05 Acceptance Criteria

How we know it’s working

Each criterion below is a specific, testable checkpoint. If Meadow passes all of these, the text-to-speech engine is production-ready.

ID What We’re Testing Must Pass
M2-005 Speech fires within 400ms Any word tap produces audible speech within 400 milliseconds, tested on the oldest supported iPad (iPad 9). No exceptions — every word, every time.
M2-005 Interruption works correctly Tapping a new word while the previous word is still being spoken interrupts the current speech and immediately speaks the new word. No overlap, no queue.
M2-005 Speech rate matches settings Speech rate matches the value set in the parent profile. Default is 0.85x. Changing the setting changes the voice speed immediately.
M2-005 Works on silent mode When the iPad’s side switch is set to silent, Meadow still produces speech audio.
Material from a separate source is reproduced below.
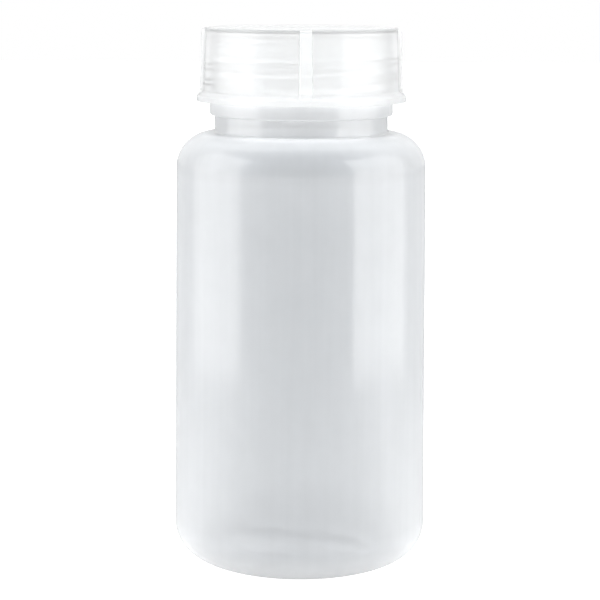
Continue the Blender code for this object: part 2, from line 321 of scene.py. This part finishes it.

The child’s voice is never muted by accident.
M2-005 Survives rapid tapping 10 taps in 2 seconds: no crash, no freeze, no audio artifacts. Each tap produces its word (even if interrupted by the next). The app remains responsive throughout.

Testing on real hardware

All performance criteria — especially the 400ms speed target and the rapid-tap stress test — must be verified on a physical iPad 9, the oldest and slowest iPad that Meadow supports. Computer simulators run faster than real hardware and can give false confidence. If it works on iPad 9, it works on everything.